Exercise aim: Print all of the data exactly.

Data shown:

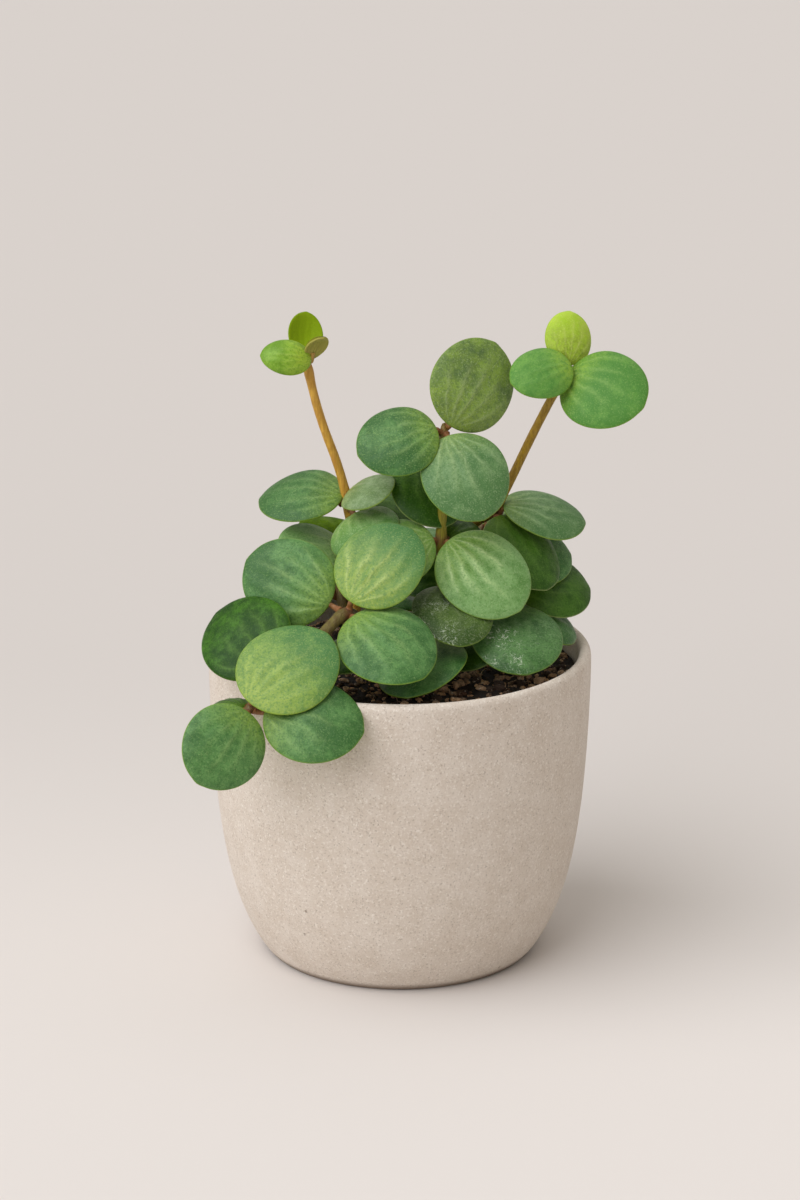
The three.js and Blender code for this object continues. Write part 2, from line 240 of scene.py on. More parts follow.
# A material whose colour, roughness and relief come from a pattern
def newMaterial(name, pattern, look, relief, **sockets):
    material = bpy.data.materials.new(name)
    material.use_nodes = True
    tree = material.node_tree
    shader = tree.nodes["Principled BSDF"]
    skin = tree.nodes.new("ShaderNodeGroup")
    skin.node_tree = pattern
    for label, value in look.items():
        skin.inputs[label].default_value = lookValue(value)
    bump = tree.nodes.new("ShaderNodeBump")
    bump.inputs["Strength"].default_value = 1.0
    bump.inputs["Distance"].default_value = relief
    tree.links.new(skin.outputs["Height"], bump.inputs["Height"])
    tree.links.new(bump.outputs["Normal"], shader.inputs["Normal"])
    tree.links.new(skin.outputs["Colour"], shader.inputs["Base Color"])
    tree.links.new(skin.outputs["Roughness"], shader.inputs["Roughness"])
    for label, value in sockets.items():
        shader.inputs[label.replace("_", " ")].default_value = value
    return material


# Camera and studio

studio = {
    "lens": 100,
    "sensor": 36,
    "distance": 1.0,
    "pitch": 17.08,  # degrees that the camera looks down
    "target": (0, 0, 0.109),
    "floorSize": 9.0,
    "floorColour": (221, 215, 211),
    "farColour": (206, 200, 196),
    "floorFade": (-0.12, 0.3),  # where the far colour starts and is full, along Y
    "floorRoughness": 0.9,
    "air": (253, 247, 238),
    "airStrength": 0.465,
    # name, where the light comes from, its spread in degrees, power, colour
    "lamps": [
        ("windowLight", (-0.9, -0.56, 1.12), 70, 2.42, (1.0, 1.01, 1.04)),
        ("topLight", (0.1, 0.35, 1.0), 70, 0.35, (1.0, 1.0, 1.0)),
    ],
}


def makeCamera():
    pitch = math.radians(studio["pitch"])
    back = Vector((0, -math.cos(pitch), math.sin(pitch)))
    cameraData = bpy.data.cameras.new("photoCamera")
    cameraData.lens = studio["lens"]
    cameraData.sensor_width = studio["sensor"]
    camera = bpy.data.objects.new("photoCamera", cameraData)
    camera.location = Vector(studio["target"]) + back * studio["distance"]
    camera.rotation_euler = (math.pi / 2 - pitch, 0, 0)
    bpy.context.collection.objects.link(camera)
    bpy.context.scene.camera = camera


def makeLight():
    for name, source, spread, power, colour in studio["lamps"]:
        lampData = bpy.data.lights.new(name, "SUN")
        lampData.angle = math.radians(spread)
        lampData.energy = power
        lampData.color = colour
        lamp = bpy.data.objects.new(name, lampData)
        lamp.location = source
        lamp.rotation_euler = (-Vector(source)).to_track_quat("-Z", "Y").to_euler()
        bpy.context.collection.objects.link(lamp)
    world = bpy.data.worlds.new("softAir")
    world.use_nodes = True
    air = world.node_tree.nodes["Background"]
    air.inputs["Color"].default_value = linear(studio["air"])
    air.inputs["Strength"].default_value = studio["airStrength"]
    bpy.context.scene.world = world
    bpy.context.scene.view_settings.view_transform = "Standard"


def makeFloor():
    bpy.ops.mesh.primitive_plane_add(size=studio["floorSize"], location=(0, 0, 0))
    floor = bpy.context.object
    floor.name = "floor"
    material = bpy.data.materials.new("paleFloor")
    material.use_nodes = True
    tree = material.node_tree
    shader = tree.nodes["Principled BSDF"]
    away = ramp(tree, parts(tree, objectPlace(tree))["Y"], *studio["floorFade"])
    colour = mix(tree, away, linear(studio["floorColour"]), linear(studio["farColour"]))
    tree.links.new(colour, shader.inputs["Base Color"])
    shader.inputs["Roughness"].default_value = studio["floorRoughness"]
    floor.data.materials.append(material)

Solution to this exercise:
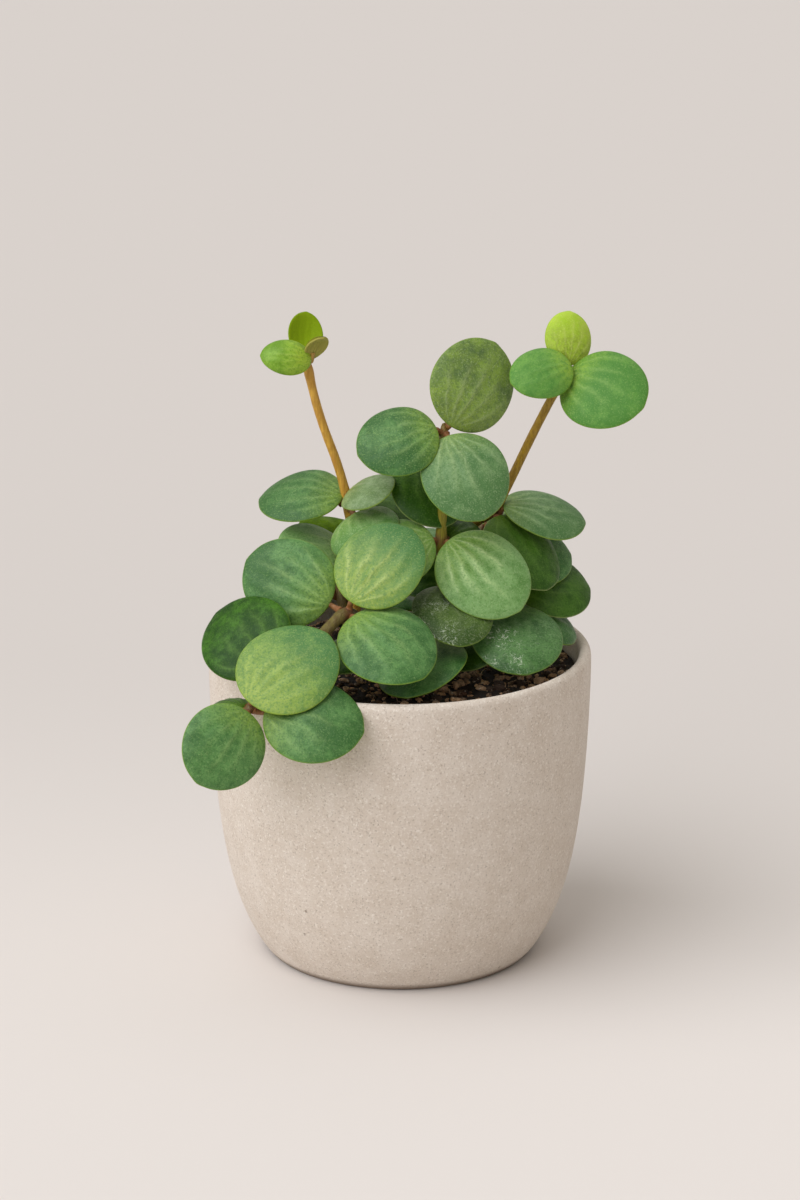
The three.js and Blender code for this object continues. Write part 2, from line 240 of scene.py on. More parts follow.
# A material whose colour, roughness and relief come from a pattern
def newMaterial(name, pattern, look, relief, **sockets):
    material = bpy.data.materials.new(name)
    material.use_nodes = True
    tree = material.node_tree
    shader = tree.nodes["Principled BSDF"]
    skin = tree.nodes.new("ShaderNodeGroup")
    skin.node_tree = pattern
    for label, value in look.items():
        skin.inputs[label].default_value = lookValue(value)
    bump = tree.nodes.new("ShaderNodeBump")
    bump.inputs["Strength"].default_value = 1.0
    bump.inputs["Distance"].default_value = relief
    tree.links.new(skin.outputs["Height"], bump.inputs["Height"])
    tree.links.new(bump.outputs["Normal"], shader.inputs["Normal"])
    tree.links.new(skin.outputs["Colour"], shader.inputs["Base Color"])
    tree.links.new(skin.outputs["Roughness"], shader.inputs["Roughness"])
    for label, value in sockets.items():
        shader.inputs[label.replace("_", " ")].default_value = value
    return material


# Camera and studio

studio = {
    "lens": 100,
    "sensor": 36,
    "distance": 1.0,
    "pitch": 17.08,  # degrees that the camera looks down
    "target": (0, 0, 0.109),
    "floorSize": 9.0,
    "floorColour": (221, 215, 211),
    "farColour": (206, 200, 196),
    "floorFade": (-0.12, 0.3),  # where the far colour starts and is full, along Y
    "floorRoughness": 0.9,
    "air": (253, 247, 238),
    "airStrength": 0.465,
    # name, where the light comes from, its spread in degrees, power, colour
    "lamps": [
        ("windowLight", (-0.9, -0.56, 1.12), 70, 2.42, (1.0, 1.01, 1.04)),
        ("topLight", (0.1, 0.35, 1.0), 70, 0.35, (1.0, 1.0, 1.0)),
    ],
}


def makeCamera():
    pitch = math.radians(studio["pitch"])
    back = Vector((0, -math.cos(pitch), math.sin(pitch)))
    cameraData = bpy.data.cameras.new("photoCamera")
    cameraData.lens = studio["lens"]
    cameraData.sensor_width = studio["sensor"]
    camera = bpy.data.objects.new("photoCamera", cameraData)
    camera.location = Vector(studio["target"]) + back * studio["distance"]
    camera.rotation_euler = (math.pi / 2 - pitch, 0, 0)
    bpy.context.collection.objects.link(camera)
    bpy.context.scene.camera = camera


def makeLight():
    for name, source, spread, power, colour in studio["lamps"]:
        lampData = bpy.data.lights.new(name, "SUN")
        lampData.angle = math.radians(spread)
        lampData.energy = power
        lampData.color = colour
        lamp = bpy.data.objects.new(name, lampData)
        lamp.location = source
        lamp.rotation_euler = (-Vector(source)).to_track_quat("-Z", "Y").to_euler()
        bpy.context.collection.objects.link(lamp)
    world = bpy.data.worlds.new("softAir")
    world.use_nodes = True
    air = world.node_tree.nodes["Background"]
    air.inputs["Color"].default_value = linear(studio["air"])
    air.inputs["Strength"].default_value = studio["airStrength"]
    bpy.context.scene.world = world
    bpy.context.scene.view_settings.view_transform = "Standard"


def makeFloor():
    bpy.ops.mesh.primitive_plane_add(size=studio["floorSize"], location=(0, 0, 0))
    floor = bpy.context.object
    floor.name = "floor"
    material = bpy.data.materials.new("paleFloor")
    material.use_nodes = True
    tree = material.node_tree
    shader = tree.nodes["Principled BSDF"]
    away = ramp(tree, parts(tree, objectPlace(tree))["Y"], *studio["floorFade"])
    colour = mix(tree, away, linear(studio["floorColour"]), linear(studio["farColour"]))
    tree.links.new(colour, shader.inputs["Base Color"])
    shader.inputs["Roughness"].default_value = studio["floorRoughness"]
    floor.data.materials.append(material)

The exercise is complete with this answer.